The methods can further include configuring the muzzle brake 100 to be coupled to the suppressor 102. Configuring the muzzle brake 100 can include configuring a beveled exterior surface 160 to establish a substantially airtight seal with a tapered interior surface 156 of the suppressor 102. In some embodiments, configuring the muzzle brake 100 can include disposing a lip 172 on the exterior of the muzzle brake 100 whereby the muzzle brake 100 may be tightly coupled with the suppressor 102 upon tightening a retaining ring 132 onto exterior threads 152 disposed on the distal end 124 of the suppressor 102. However, in some embodiments, configuring the muzzle brake 100 can include forming a plurality of directional ports 188 to vent a portion of high pressure discharged gases in a manner that directionally counters upward and sideward movement of the barrel 104 during operating the firearm 108.

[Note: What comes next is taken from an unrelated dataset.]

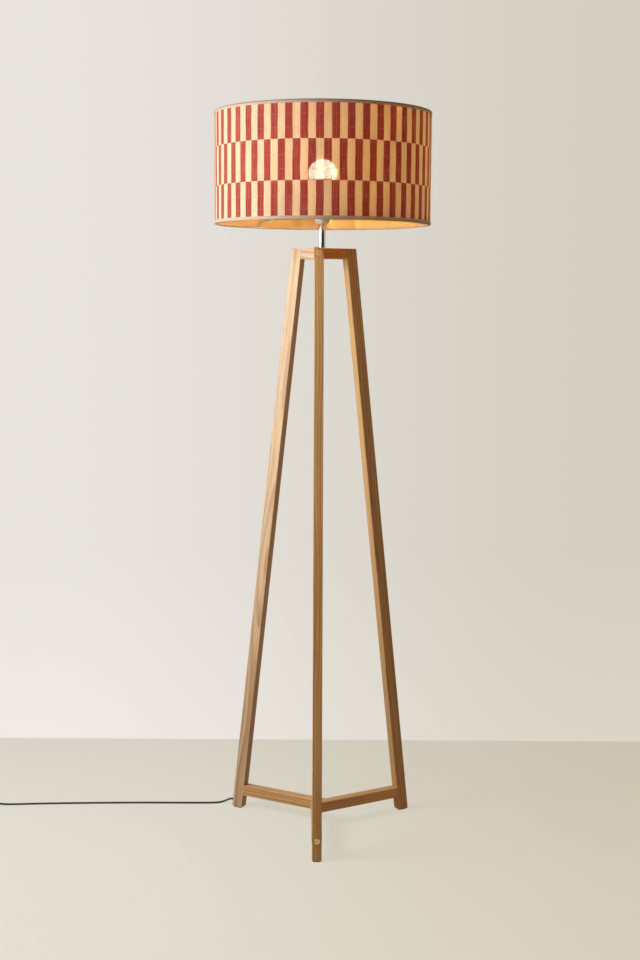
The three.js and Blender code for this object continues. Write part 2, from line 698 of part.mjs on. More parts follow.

While the muzzle brake and methods have been described in terms of particular variations and illustrative figures, those of ordinary skill in the art will recognize that the muzzle brake is not limited to the variations or figures described. In addition, where methods and steps described above indicate certain events occurring in certain order, those of ordinary skill in the art will recognize that the ordering of certain steps may be modified and that such modifications are in accordance with the variations of the muzzle brake. Additionally, certain of the steps may be performed concurrently in a parallel process, when possible, as well as performed sequentially as described above. To the extent there are variations of the muzzle brake, which are within the spirit of the disclosure or equivalent to the muzzle brake found in the claims, it is the intent that this patent will cover those variations as well. Therefore, the present disclosure is to be understood as not limited by the specific embodiments described herein, but only by scope of the appended claims.